Dafür, dass Wiebicke dazu beiträgt die Erinnerungen an den damaligen Kriegsterror und seine Nachwirkungen wach zu halten, bin ich ihm dankbar. Aber auch dafür, wie er mit dem Thema Tod und Sterben umgeht, wie er fragende Hilflosigkeit und Zerrissenheit der Zurückbleibenden schildert. Auch hier, wie im gesamten Buch, gibt er tiefe Einblick in Persönliches, ohne jemals seine eigene Privatsphäre und die seiner Angehörigen zu verletzen, lässt an pragmatischen und philosophischen Überlegungen teilhaben und hält, last but not least, ein überzeugendes Plädoyer für ein Lebensende im Hospiz, wenn Alltag in den eigenen vier Wänden und Unterstützung und eventuell notwendige Pflege durch Angehörige an ihre Grenzen gekommen sind.

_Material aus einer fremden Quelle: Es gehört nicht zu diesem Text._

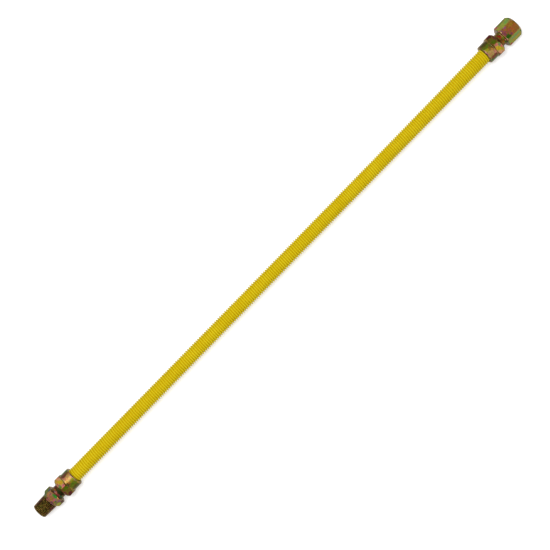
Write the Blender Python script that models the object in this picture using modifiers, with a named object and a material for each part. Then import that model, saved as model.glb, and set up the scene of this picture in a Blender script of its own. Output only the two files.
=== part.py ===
"""Corrugated stainless steel gas hose with a flare nut and a pipe adapter on each end.

The hose lies along X with its male pipe thread at -X and its female pipe socket at +X, on the plane Z = 0.
Each end is drawn once in a frame of its own: the origin on the hose's axis in the plane of the nut's rear face,
and +Z outwards, away from the hose.
"""

import math

import bmesh
import bpy
from mathutils import Matrix, Vector

MM = 0.001

# Hose
EXPOSED_LENGTH = 714.0 * MM  # between the rear faces of the two nuts
PITCH_TARGET = 2.938 * MM
CREST_RADIUS = 9.65 * MM
ROOT_RADIUS = 7.3 * MM
HOSE_BORE_RADIUS = 6.35 * MM
HIDDEN_TURNS = 1.5  # of the corrugation, inside each nut
CUFF_LENGTH = 2.4 * MM  # plain tube between the corrugation and the flare
HELIX_HAND = -1  # +1 right-hand, -1 left-hand
RIB_SIDES = 10
CUFF_SIDES = 2 * RIB_SIDES
FLARE_WALL = 0.6 * MM

# Flare nut
NUT_LENGTH = 22.8 * MM
NUT_HEX_LENGTH = 10.9 * MM
NUT_ACROSS_FLATS = 27.0 * MM
NUT_FACE_CHAMFER = 1.25 * MM  # read square to a flat, as on the adapters
NUT_COLLAR_STEP = 1.0 * MM  # of the collar below the flats
NUT_COLLAR_CHAMFER = 0.9 * MM
NUT_THREAD_RADIUS = 11.55 * MM
NUT_MOUTH_CHAMFER = 0.3 * MM

# Both adapters
ADAPTER_BORE_RADIUS = 6.35 * MM
NOSE_TIP_WALL = 0.8 * MM
FLARE_THREAD_CHAMFER = 0.85 * MM
FLARE_THREAD_RUNOUT = 1.0 * MM  # from the nut's front face to the end of the flare thread
NECK_RADIUS = 8.8 * MM

# Male pipe adapter
MALE_NECK_EXPOSED = 7.5 * MM
MALE_HEX_LENGTH = 10.8 * MM
MALE_ACROSS_FLATS = 23.0 * MM
MALE_INNER_CHAMFER = 0.3 * MM
MALE_OUTER_CHAMFER = 0.5 * MM
PIPE_THREAD_LENGTH = 20.7 * MM
PIPE_THREAD_RADIUS = 10.7 * MM  # at the large end, beside the hexagon
PIPE_TAPER = 1.0 / 32.0  # of the radius, along the axis
PIPE_THREAD_CHAMFER = 1.2 * MM

# Female pipe adapter
FEMALE_NECK_EXPOSED = 7.1 * MM
FEMALE_HEX_LENGTH = 22.8 * MM
FEMALE_ACROSS_FLATS = 25.4 * MM
FEMALE_INNER_CHAMFER = 0.3 * MM
FEMALE_OUTER_CHAMFER = 1.1 * MM
SOCKET_DEPTH = 16.0 * MM
SOCKET_MOUTH_RADIUS = 10.4 * MM
SOCKET_COUNTERSINK = 0.3 * MM

# Hexagons
INNER_CHAMFER_SLOPE = math.tan(math.radians(30.0))  # at the end nearer the hose
OUTER_CHAMFER_SLOPE = math.tan(math.radians(45.0))
HEX_CORNER_TRIM = 0.2 * MM  # turned off each sharp corner
FLAT_DOWN = 0.0  # turn about the axis that leaves a flat facing the ground
CORNER_DOWN = math.radians(30.0)

# Fits and fineness
SEAT_GAP = 0.3 * MM  # left square to each pair of seats that touch on the real hose
HOSE_IN_NUT_GAP = 0.3 * MM
THREAD_GAP = 0.3 * MM
FLARE_LIP_GAP = 0.65 * MM
FLAT_CUTTER_OVERRUN = 1.0 * MM
TURNED_STEPS = 36
SHARP_EDGE = math.radians(30.0)

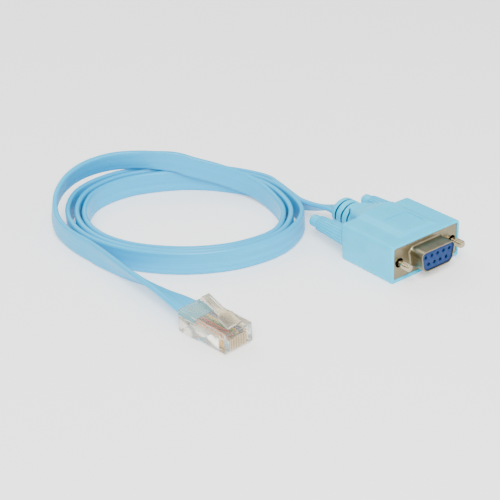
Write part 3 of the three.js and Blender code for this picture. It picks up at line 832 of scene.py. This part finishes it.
boolean(hood, "DIFFERENCE", panel_recess(), flange_pocket, pocket_mouth, block_pocket, lead_slot,
        join(*bores))
finish_piece(hood, "moulded_hood", "cable", "hood_pvc", replaced=["hood"], angle=40)

# %% [markdown]
# ## Nickel, gold and the blue insulator
#
# The shell of a D-sub is drawn from steel sheet and plated with nickel, which is a warm grey metal and not
# a blue one. Drawing leaves faint streaks in the direction of the pull. The screws are turned and plated
# brighter. The contacts are gold over nickel. Metals keep the default IOR, because their colour comes from
# the base colour alone.

# %% Metal finishes
def plated(name, light, dark, streak, low, high):
    """Plated sheet or bar: a metal with streaks drawn along Y."""
    return patterned(name, (5.0, dark, light, 0.3, 0.7), (3.0, low, high), (0.3, 0.001, 0.5), streak,
                     Metallic=1.0)


shell_nickel = plated("nickel_plated_steel", "918870", "7A715A", 0.25, 0.28, 0.42)
screw_nickel = plated("turned_nickel_screw", "B0A68A", "9C9176", 1.0, 0.12, 0.22)
contact_gold = plated("gold_flash_on_nickel", "E2AE3C", "CE952A", 0.3, 0.2, 0.32)
print("metals:", shell_nickel.name, screw_nickel.name, contact_gold.name)

# %% [markdown]
# The insulator is glass-filled polyester in mid blue. The glass gives it a slightly dull, faintly speckled
# face, so it gets a higher roughness than plain plastic and a fine grain.

# %% Insulator finish
insulator_blue = patterned("glass_filled_polyester_blue", (0.35, "04285A", "063166", 0.35, 0.65, 4.0),
                           (1.5, 0.45, 0.6), (0.1, 0.006), IOR=1.57, Specular_IOR_Level=0.2)

# %% [markdown]
# ## The D-sub shell
#
# Seen from the front it is a flange with two screw holes, and a D-shaped skirt drawn out of it. The skirt's
# root has a soft radius where the sheet turned the corner of the die, and its rim is open, so the edge shows
# the thickness of the sheet. A bar is tapered into the D, its long edges are rounded, and rings are extruded
# from its back end and swung outwards to make the root.

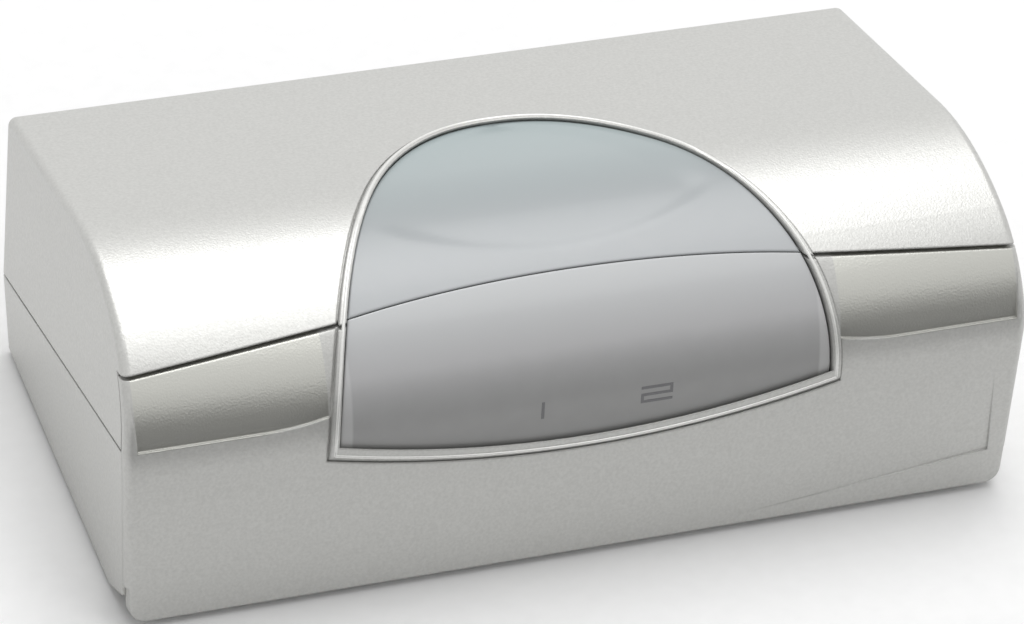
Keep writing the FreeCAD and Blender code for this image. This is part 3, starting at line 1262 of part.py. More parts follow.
def make_case():
    numerals = port_numerals()
    rim, groove = window_rim(), rim_groove()
    add("top_cover", tilt(top_cover(rim, groove)))
    base = tilt(base_shell())
    add("base_shell", base.cut([foot_pocket(x, y) for x, y in foot_places()]))
    add("front_panel", tilt(front_panel(rim, groove)))
    add("status_window", tilt(status_window(numerals)))
    add("port_numerals", *[tilt(shape) for shape in numerals])
    add("rubber_feet", *[foot(x, y) for x, y in foot_places()])


def make_button():
    body, plunger = tact_switch()
    add("select_cap", tilt(select_cap()))
    add("cap_carrier", tilt(cap_carrier()))
    add("tact_switch_body", tilt(body))
    add("tact_plunger", tilt(plunger))


def make_lamps():
    for index in (0, 1):
        add("indicator_%d" % (index + 1), tilt(lamp(index)))
    add("indicator_leads", *[tilt(shape) for shape in lamp_leads()])
    add("light_baffle", tilt(light_baffle()))


def make_rear():
    shell, insulator, contacts = socket_pieces()
    posts = []
    for index, name in enumerate(SOCKET_NAMES):
        x = socket_x(index)
        add(name + "_shell", tilt(at(shell, x, 0, SOCKET_Z)))
        add(name + "_insulator", tilt(at(insulator, x, 0, SOCKET_Z)))
        add(name + "_contacts", *[tilt(at(contact, x, 0, SOCKET_Z)) for contact in contacts])
        for side in (-1, 1):
            posts.append(tilt(at(jack_post(), x + side * JACK_POST_PITCH / 2, 0, SOCKET_Z)))
    add("jack_posts", *posts)
    add("rear_plate", tilt(rear_plate()))
    for name, shape in zip(("dc_jack_housing", "dc_jack_pin", "dc_jack_contact"), dc_jack()):
        add(name, tilt(shape))


def make_board():
    add("main_board", tilt(main_board()))
    video_chip, buffer_chips = chips()
    add("video_switch_chip", tilt(video_chip))
    add("buffer_chips", *[tilt(shape) for shape in buffer_chips])
    add("voltage_regulator", tilt(voltage_regulator()))
    add("electrolytic_capacitors", *[tilt(shape) for shape in electrolytics()])
    add("chip_resistors", *[tilt(shape) for shape in chip_resistors()])


def make_screws():
    case_screw = screw(CASE_SCREW_RADIUS, CASE_SCREW_GRIP + CASE_SCREW_BITE, CASE_SCREW_HEAD_RADIUS,
                       CASE_SCREW_HEAD_HEIGHT)
    add("case_screws", *[tilt(at(case_screw, x, y, -CASE_SCREW_GRIP))
                         for x, y in four_places(CASE_SCREW_X, CASE_SCREW_YS)])
    board_screw = upside_down(screw(BOARD_SCREW_RADIUS, BOARD_THICKNESS + BOARD_SCREW_BITE,
                                    BOARD_SCREW_HEAD_RADIUS, BOARD_SCREW_HEAD_HEIGHT))
    add("board_screws", *[tilt(at(board_screw, x, y, BOARD_TOP_Z))
                          for x, y in four_places(BOARD_SCREW_X, BOARD_SCREW_YS)])
    lug_screw = upside_down(screw(BOARD_SCREW_RADIUS, LUG_THICKNESS + LUG_SCREW_BITE,
                                  BOARD_SCREW_HEAD_RADIUS, BOARD_SCREW_HEAD_HEIGHT))
    add("panel_screws", *[tilt(at(lug_screw, side * LUG_X, LUG_SCREW_Y, LUG_TOP_Z)) for side in (-1, 1)])


def write_parts():
    """Moves the whole onto its origin, bottom centre of its box, and writes one file a piece."""
    whole = FreeCAD.BoundBox()
    for shape in NODES.values():
        whole.add(shape.optimalBoundingBox(False, False))
    shift = vec(-(whole.XMin + whole.XMax) / 2, -(whole.YMin + whole.YMax) / 2, -whole.ZMin)
    os.makedirs("parts", exist_ok=True)
    for name, shape in NODES.items():
        shape.translate(shift)
        good = shape.isValid() and all(solid.isValid() for solid in shape.Solids)
        print("%-26s solids %3d volume %10.2f %s" % (name, len(shape.Solids), shape.Volume,
                                                      "ok" if good else "BAD"))
        shape.exportStep("parts/%s.step" % name)
    print("size %.2f x %.2f x %.2f" % (whole.XLength, whole.YLength, whole.ZLength))
    return shift


def report_places(shift):
    """Prints the places that the joints and mounts use, in the finished frame."""
    def place(x, y, z):
        return tilt(Part.Vertex(vec(x, y, z))).Point + shift
    print("hinge", place(0, HINGE_Y, HINGE_Z))
    print("plunger", place(0, SWITCH_Y, BOARD_TOP_Z + SWITCH_HEIGHT))
    for index in range(len(SOCKET_NAMES)):
        for side in (-1, 1):
            x = socket_x(index) + side * JACK_POST_PITCH / 2
            print("jack post mouth", place(x, PLATE_REAR_Y + JACK_POST_HEIGHT, SOCKET_Z))


make_case()
make_button()
make_lamps()
make_rear()
make_board()
make_screws()
report_places(write_parts())
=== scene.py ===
"""Looks of a small two-port desktop video switch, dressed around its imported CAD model."""
import json
import logging
import math
from dataclasses import dataclass, field
from enum import Enum

import bpy
from mathutils import Matrix, Vector


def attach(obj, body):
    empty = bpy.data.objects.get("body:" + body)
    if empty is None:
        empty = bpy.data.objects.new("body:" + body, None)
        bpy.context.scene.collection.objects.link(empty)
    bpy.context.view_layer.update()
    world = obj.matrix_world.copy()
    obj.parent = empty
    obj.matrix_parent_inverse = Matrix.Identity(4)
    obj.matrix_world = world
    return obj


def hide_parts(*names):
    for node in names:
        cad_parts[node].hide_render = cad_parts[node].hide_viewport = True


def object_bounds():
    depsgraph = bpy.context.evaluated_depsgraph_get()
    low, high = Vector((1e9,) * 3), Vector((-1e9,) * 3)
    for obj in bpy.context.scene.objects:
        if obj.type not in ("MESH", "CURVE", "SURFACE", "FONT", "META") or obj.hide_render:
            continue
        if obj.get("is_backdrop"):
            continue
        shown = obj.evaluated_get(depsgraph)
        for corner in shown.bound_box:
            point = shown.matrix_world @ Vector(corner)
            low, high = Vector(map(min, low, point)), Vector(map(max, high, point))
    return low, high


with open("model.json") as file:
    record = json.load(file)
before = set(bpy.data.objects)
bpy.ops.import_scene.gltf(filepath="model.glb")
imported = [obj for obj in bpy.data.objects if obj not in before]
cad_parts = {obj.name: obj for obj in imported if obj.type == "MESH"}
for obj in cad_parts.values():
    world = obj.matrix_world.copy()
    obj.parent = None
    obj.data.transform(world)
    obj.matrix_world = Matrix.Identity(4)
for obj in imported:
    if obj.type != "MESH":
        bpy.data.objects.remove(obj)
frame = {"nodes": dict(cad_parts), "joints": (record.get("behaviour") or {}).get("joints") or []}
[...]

Als ich angefangen habe, dieses Buch zu lesen, habe ich nach wenigen Seiten beschlossen, an dieser Stelle darüber zu schreiben und Stellen markiert, die mir so auf-/gefielen, oder die ich für so wichtig fand, dass ich sie dabei zitieren wollte. Es sind so viele geworden, dass ich mich jetzt auf Eines beschränke: die Empfehlung, dieses Buch unbedingt zu lesen. Für mich gehört es zu denen, die ich nach der Rückgabe in der Bücherei im örtlichen Buchhandel kaufen werde, damit es jederzeit griffbereit im Regal steht, weil ich bestimmt viele Passagen oder auch nur einzelne Absätze noch mal nachschlagen möchte. Nachdem ich es irgendwann das zweite oder sogar dritte Mal von vorne bis hinten gelesen habe.